:: AIM OF THE EXERCISE ::
Reproduce the first line and every line after it, exactly, through the one containing "radius along it.". Leave out the rest.

------------------------

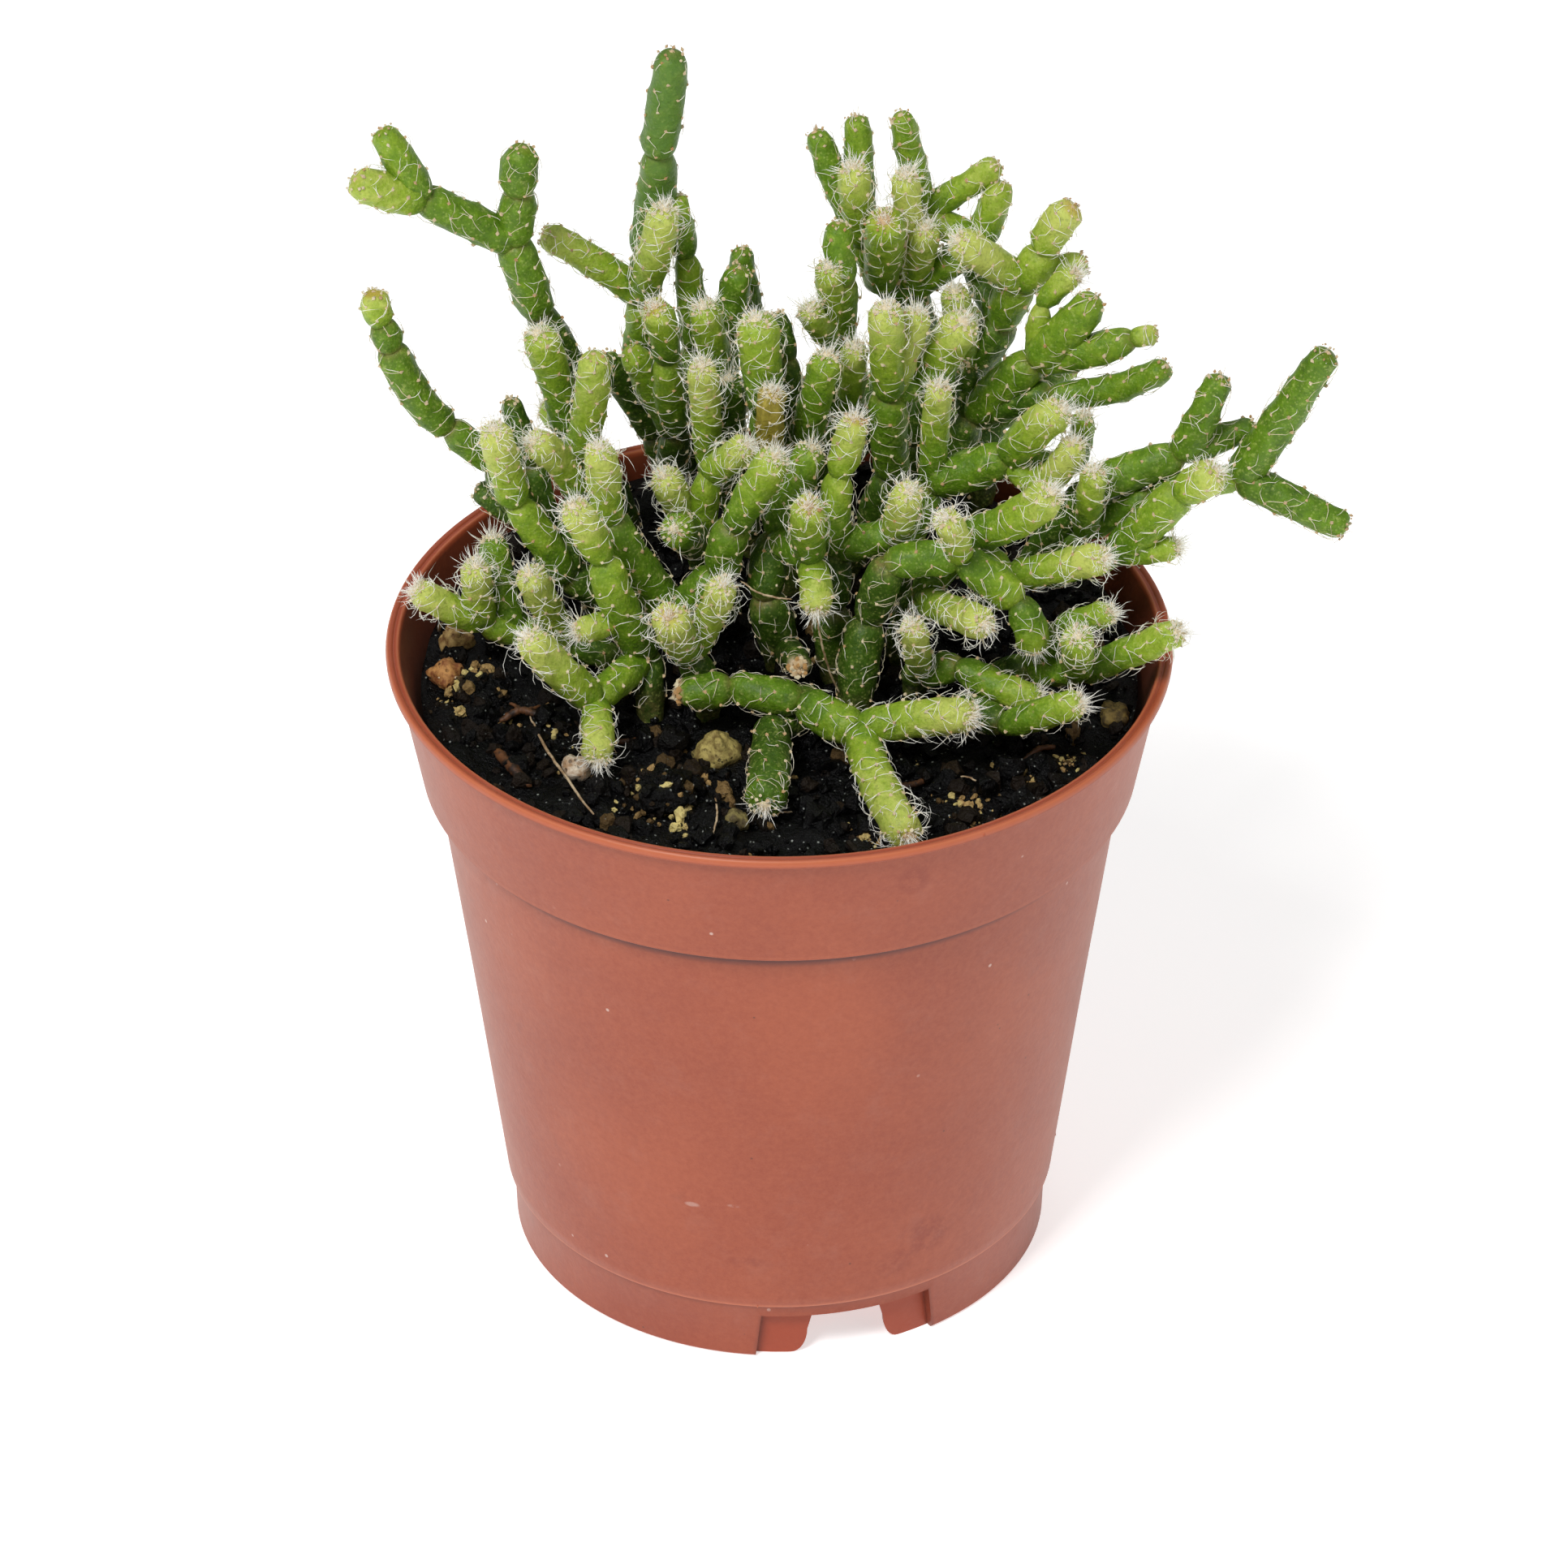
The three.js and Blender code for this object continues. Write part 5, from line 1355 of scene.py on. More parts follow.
@dataclass
class Sausage:
    """The form of one stem joint: a bowed centre line and a radius along it.

    Its places are given by the distance from its first joint, an angle round it and a lift from
    its skin.
    """

    chain: list[Stem]
    rng: np.random.Generator
    rows: int = 24
    buried_rows: int = 5
    overlap: float = 0.3
    shoulder: float = 1.25
    roundness: float = 2.3
    woolly_roundness: float = 2.6
    plain_roundness: float = 2.7
    bow: float = 0.1
    slim: float = 0.9
    lead: float = 4.0
    root_share: float = 0.85
    bare_start: float = 0.45
    bare_end: float = 0.4
    tapers: tuple[tuple[float, float], ...] = ((0.0, 0.18), (-0.28, -0.06), (-0.06, 0.1))
    taper: float = field(init=False)
    belly: float = field(init=False)
    buried: float = field(init=False)
    distance: Array = field(init=False)
    centre: Array = field(init=False)
    radius: Array = field(init=False)
    length: float = field(init=False)

    def __post_init__(self) -> None:
        """Work out the centre line and the radius."""
        points = np.array([self.chain[0].start.point] + [stem.end.point for stem in self.chain])
        legs = np.linalg.norm(np.diff(points, axis=0), axis=1)
        self.length = float(legs.sum())
        tip = self.chain[-1].tip
        self.buried = self.root_share * float(legs[0]) if self.chain[0].root else 0.0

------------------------

:: OUTPUT FOR THIS EXERCISE ::
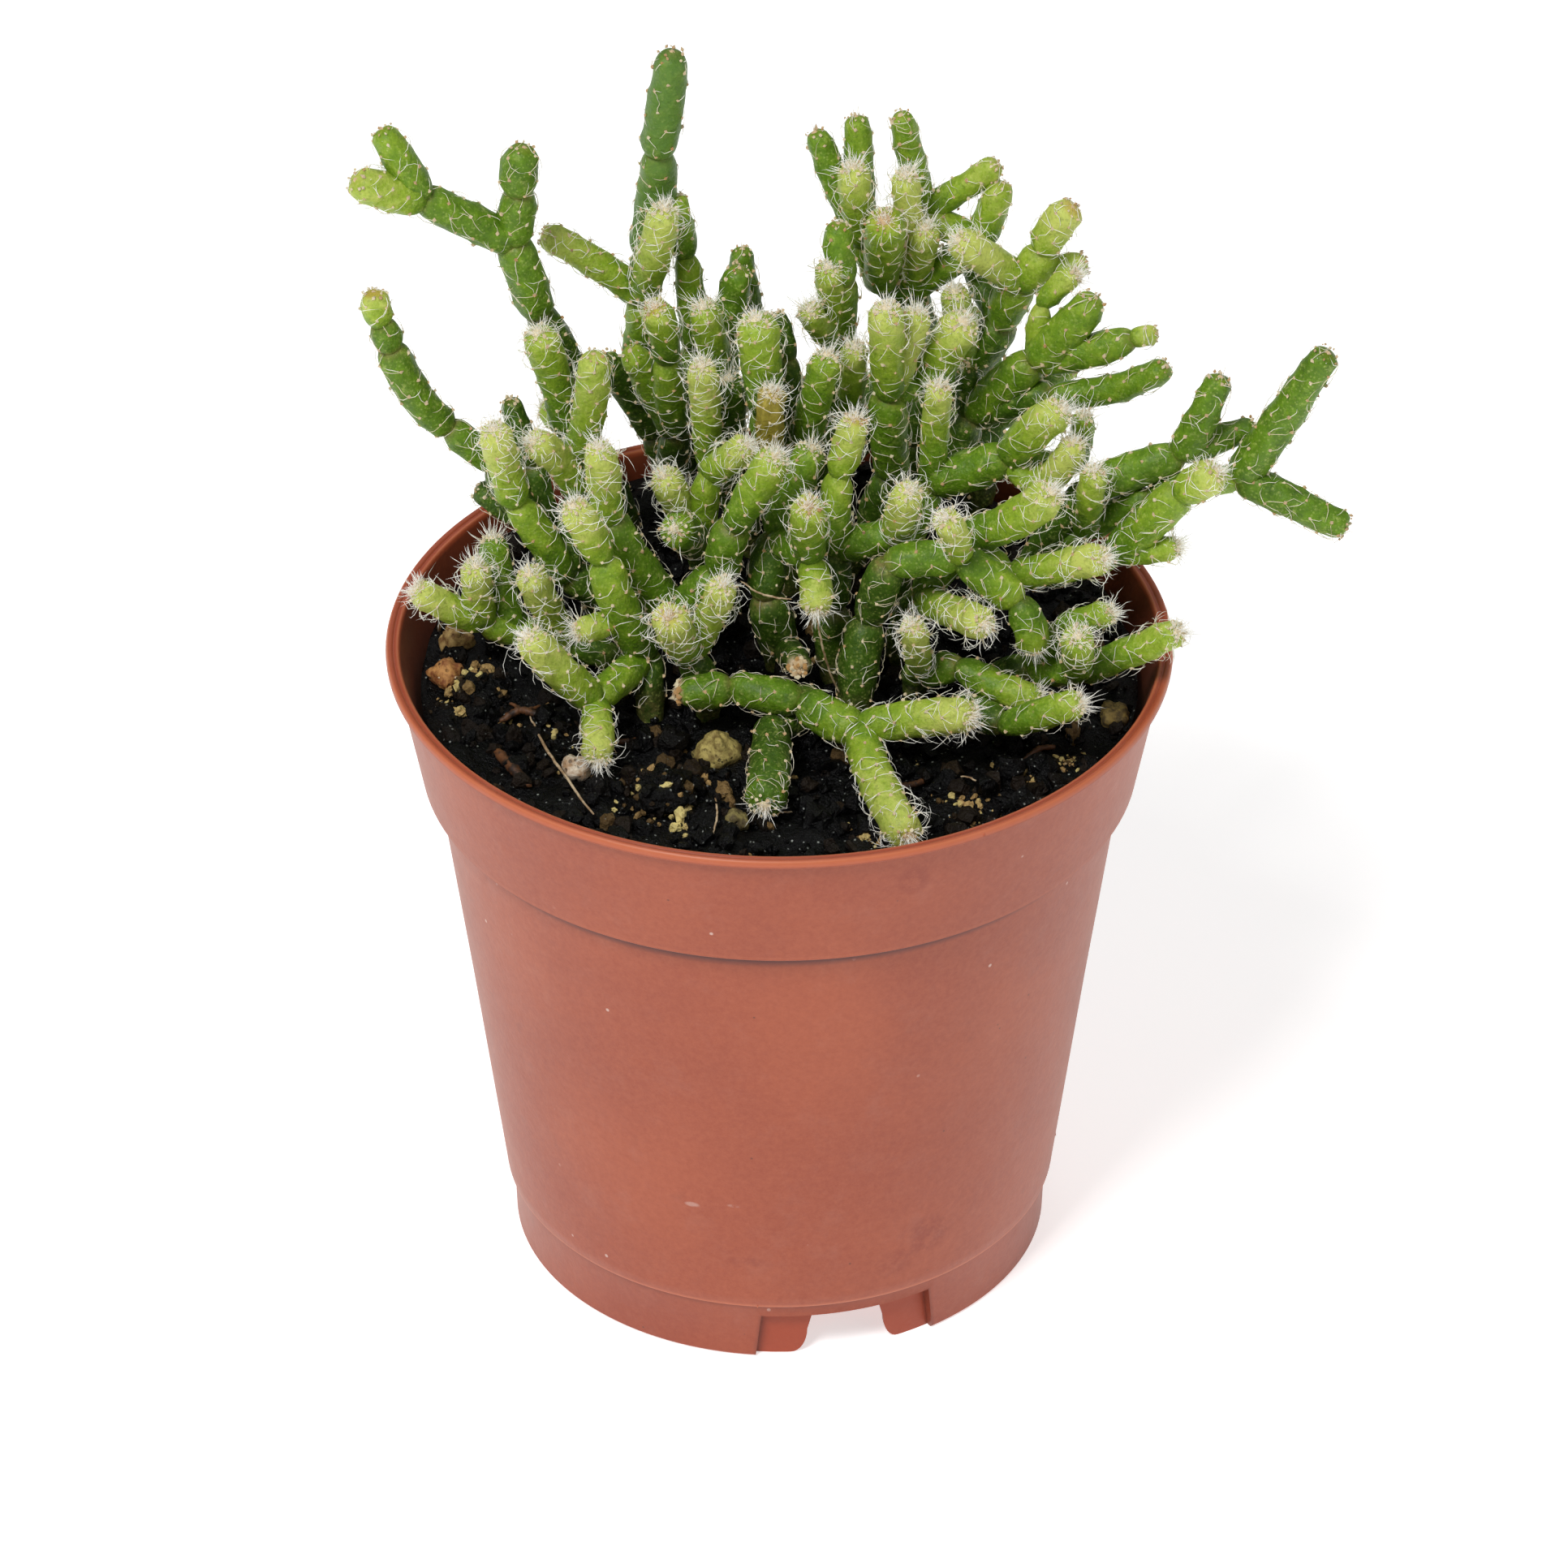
The three.js and Blender code for this object continues. Write part 5, from line 1355 of scene.py on. More parts follow.
@dataclass
class Sausage:
    """The form of one stem joint: a bowed centre line and a radius along it.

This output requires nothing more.